You can't make a work coil with less than one turn. Even if you could, the inductance of the interconnection and of the electrolytic capacitor itself (ESL) would get you. I've seen some reports of respectable indentation using electrolytic caps in 800 volt banks, but I bet they need a lot more joules than a proper high voltage, pulse rated, plastic film or paper in oil capacitor.
Registered Member #11591
Joined: Wed Mar 20 2013, 08:20PM
Location: UK
Posts: 556
AndreiRS wrote ...
A capacitor discharge machine for spot welding batteries and thin metal sheet.
This would be OK, but by my calculations, the cap would only just have enough energy to do nickel strip welding, and would have to be charged after every spot. A rewound MOT is much better for spot welding.
Registered Member #2099
Joined: Wed Apr 29 2009, 12:22AM
Location: Los Altos, California
Posts: 1716
For small-scale spot welding, I think most designs use a transformer with AC on the primary, and a timer. Internet shows some, both DIY and professional, that discharge a capacitor into the transformer's primary winding. Then energy can be adjusted by initial voltage on the capacitor.
Need to mind the volt-seconds value that will saturate the MOT core. In normal service there's about 30 joules of energy transformed per cycle, with flux swing between -Bmax and +Bmax. For single pulses you get only half the flux swing, but could design for primary current many times higher than normal service. Saturation is a volts thing.
I bet remanent flux from the previous shot would be an enemy, unless it's reset to the opposite sign between shots, or the capacitor connection is reversed between shots. Details are left as an exercise.
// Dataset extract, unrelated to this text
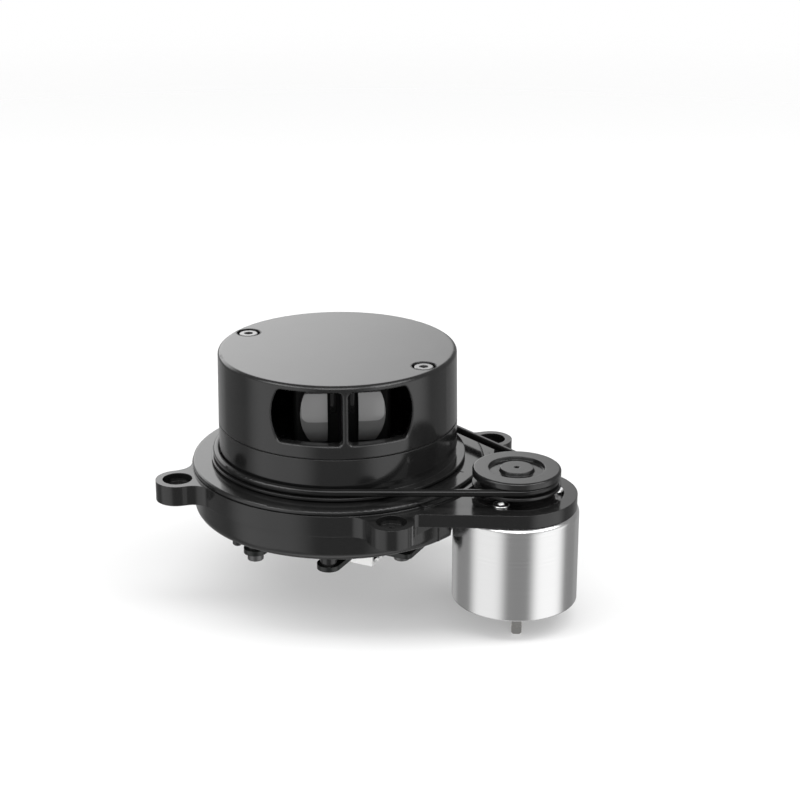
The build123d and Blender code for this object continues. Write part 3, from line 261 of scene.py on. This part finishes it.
# A lighter rounded panel painted on each lens, by its place beside the head's optical axis
def makeLensGlow():
    group, inside, outside = startGroup(
        "lensGlow",
        [
            ("Vector", vectorSocket, None),
            ("Across X", floatSocket, 0.0),
            ("Across Y", floatSocket, 1.0),
            ("Side", floatSocket, 0.006),
            ("Level", floatSocket, 0.025),
            ("Half Width", floatSocket, 0.003),
            ("Half Height", floatSocket, 0.003),
            ("Corner", floatSocket, 0.0015),
        ],
        [("Mask", floatSocket), ("Above", floatSocket)],
    )
    parts = addNode(group, "ShaderNodeSeparateXYZ")
    group.links.new(inside.outputs["Vector"], parts.inputs[0])
    along = mathNode(group, "MULTIPLY", parts.outputs[0], inside.outputs["Across X"])
    along = mathNode(group, "MULTIPLY_ADD", parts.outputs[1], inside.outputs["Across Y"], along)
    aside = mathNode(group, "SUBTRACT", mathNode(group, "ABSOLUTE", along), inside.outputs["Side"])
    rise = mathNode(group, "SUBTRACT", parts.outputs[2], inside.outputs["Level"])
    excess = []
    for offset, half in ((aside, "Half Width"), (rise, "Half Height")):
        straight = mathNode(group, "SUBTRACT", inside.outputs[half], inside.outputs["Corner"])
        beyond = mathNode(group, "SUBTRACT", mathNode(group, "ABSOLUTE", offset), straight)
        excess.append(mathNode(group, "MAXIMUM", beyond, 0.0))
    squares = mathNode(group, "MULTIPLY", excess[1], excess[1])
    squares = mathNode(group, "MULTIPLY_ADD", excess[0], excess[0], squares)
    reach = mathNode(group, "DIVIDE", mathNode(group, "SQRT", squares), inside.outputs["Corner"])
    fade = addNode(group, "ShaderNodeMapRange", interpolation_type="SMOOTHSTEP")
    setInputs(fade, From_Min=1.04, From_Max=0.9)
    group.links.new(reach, fade.inputs["Value"])
    group.links.new(fade.outputs["Result"], outside.inputs["Mask"])
    group.links.new(mathNode(group, "GREATER_THAN", rise, inside.outputs["Half Height"]), outside.inputs["Above"])
    return group


skinGrain, turnedMarks, edgeWear, dust = makeSkinGrain(), makeTurnedMarks(), makeEdgeWear(), makeDust()
lensGlow = makeLensGlow()
hollow, jointLine = makeHollow(), makeJointLine()
print("shared effects ready")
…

MOT might become a one-bit nonvolatile data storage core, whose state would be read by seeing if the spot weld is weak or strong.
Registered Member #72
Joined: Thu Feb 09 2006, 08:29AM
Location: UK St. Albans
Posts: 1659
Low voltage electrolytics can work well for disc launching, the appropriate discharge times are orders of magnitude greater than for can crushing. I used several 10,000uF 63v caps (in parallel) with a few turns to launch HD platters.
OTOH, can crushing just doesn't work well with 'lytics, or at least photoflash (PFC) caps. I compared directly 100uF 4kV built with both pulse caps and PFCs. The pulse caps achieved a full neck-down, the PFCs a barely perceptible ripple on the surface.